• _GOAL_:
Extract exactly the run of lines starting at the line that holds "Reconstruct the object" and ending at the line that holds "return_duct = 20", both included.

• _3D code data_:
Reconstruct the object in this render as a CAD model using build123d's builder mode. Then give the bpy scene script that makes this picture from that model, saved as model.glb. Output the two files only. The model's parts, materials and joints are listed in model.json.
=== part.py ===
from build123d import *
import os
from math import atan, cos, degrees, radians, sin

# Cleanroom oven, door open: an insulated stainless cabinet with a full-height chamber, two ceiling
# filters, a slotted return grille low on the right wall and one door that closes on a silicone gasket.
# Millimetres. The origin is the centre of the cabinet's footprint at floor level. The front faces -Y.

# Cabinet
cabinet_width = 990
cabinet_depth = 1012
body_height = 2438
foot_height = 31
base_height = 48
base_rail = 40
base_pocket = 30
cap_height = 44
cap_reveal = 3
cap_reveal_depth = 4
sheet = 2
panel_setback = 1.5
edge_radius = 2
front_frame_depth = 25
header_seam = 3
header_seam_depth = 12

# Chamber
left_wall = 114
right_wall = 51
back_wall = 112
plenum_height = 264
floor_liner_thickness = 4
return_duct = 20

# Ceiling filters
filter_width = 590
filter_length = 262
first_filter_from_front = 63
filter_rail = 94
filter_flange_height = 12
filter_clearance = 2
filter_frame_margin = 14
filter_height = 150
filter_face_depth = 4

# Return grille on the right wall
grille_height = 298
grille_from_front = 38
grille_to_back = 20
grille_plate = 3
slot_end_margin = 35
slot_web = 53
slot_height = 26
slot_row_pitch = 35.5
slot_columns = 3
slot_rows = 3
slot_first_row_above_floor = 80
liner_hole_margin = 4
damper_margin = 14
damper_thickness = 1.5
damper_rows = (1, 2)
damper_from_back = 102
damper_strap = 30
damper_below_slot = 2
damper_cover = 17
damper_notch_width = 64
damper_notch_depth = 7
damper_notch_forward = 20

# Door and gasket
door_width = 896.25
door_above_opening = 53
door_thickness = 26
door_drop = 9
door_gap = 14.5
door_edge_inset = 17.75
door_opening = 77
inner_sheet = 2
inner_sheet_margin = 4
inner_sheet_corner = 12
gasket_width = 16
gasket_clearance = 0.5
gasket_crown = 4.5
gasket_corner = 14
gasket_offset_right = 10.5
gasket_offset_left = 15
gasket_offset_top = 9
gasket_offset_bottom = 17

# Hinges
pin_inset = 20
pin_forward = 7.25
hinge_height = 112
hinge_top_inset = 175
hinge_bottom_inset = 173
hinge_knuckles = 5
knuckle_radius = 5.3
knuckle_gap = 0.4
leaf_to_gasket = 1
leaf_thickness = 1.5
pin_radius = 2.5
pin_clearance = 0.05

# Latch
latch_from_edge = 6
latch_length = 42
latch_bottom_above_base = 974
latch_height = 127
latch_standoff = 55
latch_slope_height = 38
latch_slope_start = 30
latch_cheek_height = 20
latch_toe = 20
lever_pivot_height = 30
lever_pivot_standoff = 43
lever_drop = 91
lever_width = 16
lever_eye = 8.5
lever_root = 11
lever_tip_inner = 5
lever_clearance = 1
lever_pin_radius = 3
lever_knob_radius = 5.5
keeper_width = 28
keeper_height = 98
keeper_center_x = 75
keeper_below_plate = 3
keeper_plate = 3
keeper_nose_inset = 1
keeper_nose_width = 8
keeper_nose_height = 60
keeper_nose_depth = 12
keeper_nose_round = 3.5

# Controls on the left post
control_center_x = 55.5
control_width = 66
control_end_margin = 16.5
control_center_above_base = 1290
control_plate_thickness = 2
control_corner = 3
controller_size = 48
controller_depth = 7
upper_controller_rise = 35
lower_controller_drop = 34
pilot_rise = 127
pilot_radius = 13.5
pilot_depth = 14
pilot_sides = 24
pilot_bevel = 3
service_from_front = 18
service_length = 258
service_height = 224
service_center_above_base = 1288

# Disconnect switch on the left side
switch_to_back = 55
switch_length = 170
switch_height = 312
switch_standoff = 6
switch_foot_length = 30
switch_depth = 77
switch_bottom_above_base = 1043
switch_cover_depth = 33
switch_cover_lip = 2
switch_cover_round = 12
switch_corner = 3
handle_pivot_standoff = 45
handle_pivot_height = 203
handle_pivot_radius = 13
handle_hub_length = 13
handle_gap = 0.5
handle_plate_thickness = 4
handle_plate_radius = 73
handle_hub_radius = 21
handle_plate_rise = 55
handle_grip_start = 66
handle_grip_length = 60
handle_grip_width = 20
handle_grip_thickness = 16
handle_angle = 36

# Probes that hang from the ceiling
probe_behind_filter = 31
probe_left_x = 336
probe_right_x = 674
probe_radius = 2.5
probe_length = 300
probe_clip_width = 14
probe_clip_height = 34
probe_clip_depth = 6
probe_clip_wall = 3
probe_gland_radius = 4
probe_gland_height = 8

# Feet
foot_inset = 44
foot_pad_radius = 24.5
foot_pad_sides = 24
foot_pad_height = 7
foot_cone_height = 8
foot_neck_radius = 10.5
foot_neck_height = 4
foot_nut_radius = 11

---

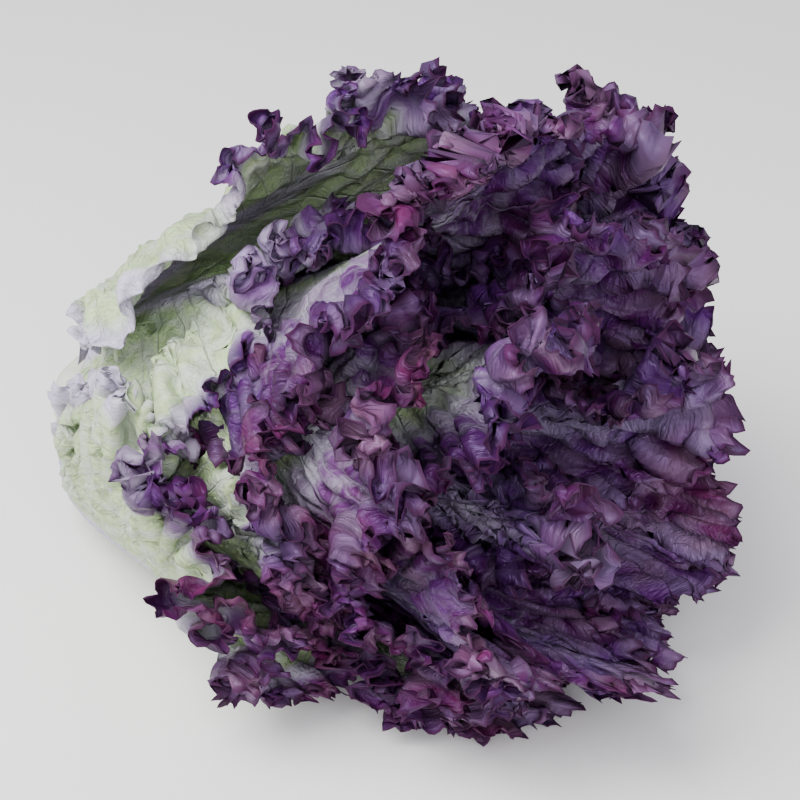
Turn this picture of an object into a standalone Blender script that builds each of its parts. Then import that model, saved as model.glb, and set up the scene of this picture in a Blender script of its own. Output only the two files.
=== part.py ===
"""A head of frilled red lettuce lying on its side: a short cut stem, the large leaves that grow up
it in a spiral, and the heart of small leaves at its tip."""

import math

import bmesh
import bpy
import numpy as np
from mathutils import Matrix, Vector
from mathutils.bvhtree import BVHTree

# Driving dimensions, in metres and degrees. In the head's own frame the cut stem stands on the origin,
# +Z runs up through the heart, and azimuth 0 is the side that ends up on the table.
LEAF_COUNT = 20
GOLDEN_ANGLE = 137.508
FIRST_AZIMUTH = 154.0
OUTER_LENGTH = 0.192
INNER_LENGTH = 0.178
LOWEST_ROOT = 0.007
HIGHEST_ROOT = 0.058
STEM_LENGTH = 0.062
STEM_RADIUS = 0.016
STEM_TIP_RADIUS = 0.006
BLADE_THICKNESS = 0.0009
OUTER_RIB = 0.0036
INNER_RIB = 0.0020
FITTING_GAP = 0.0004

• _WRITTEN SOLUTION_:
Reconstruct the object in this render as a CAD model using build123d's builder mode. Then give the bpy scene script that makes this picture from that model, saved as model.glb. Output the two files only. The model's parts, materials and joints are listed in model.json.
=== part.py ===
from build123d import *
import os
from math import atan, cos, degrees, radians, sin

# Cleanroom oven, door open: an insulated stainless cabinet with a full-height chamber, two ceiling
# filters, a slotted return grille low on the right wall and one door that closes on a silicone gasket.
# Millimetres. The origin is the centre of the cabinet's footprint at floor level. The front faces -Y.

# Cabinet
cabinet_width = 990
cabinet_depth = 1012
body_height = 2438
foot_height = 31
base_height = 48
base_rail = 40
base_pocket = 30
cap_height = 44
cap_reveal = 3
cap_reveal_depth = 4
sheet = 2
panel_setback = 1.5
edge_radius = 2
front_frame_depth = 25
header_seam = 3
header_seam_depth = 12

# Chamber
left_wall = 114
right_wall = 51
back_wall = 112
plenum_height = 264
floor_liner_thickness = 4
return_duct = 20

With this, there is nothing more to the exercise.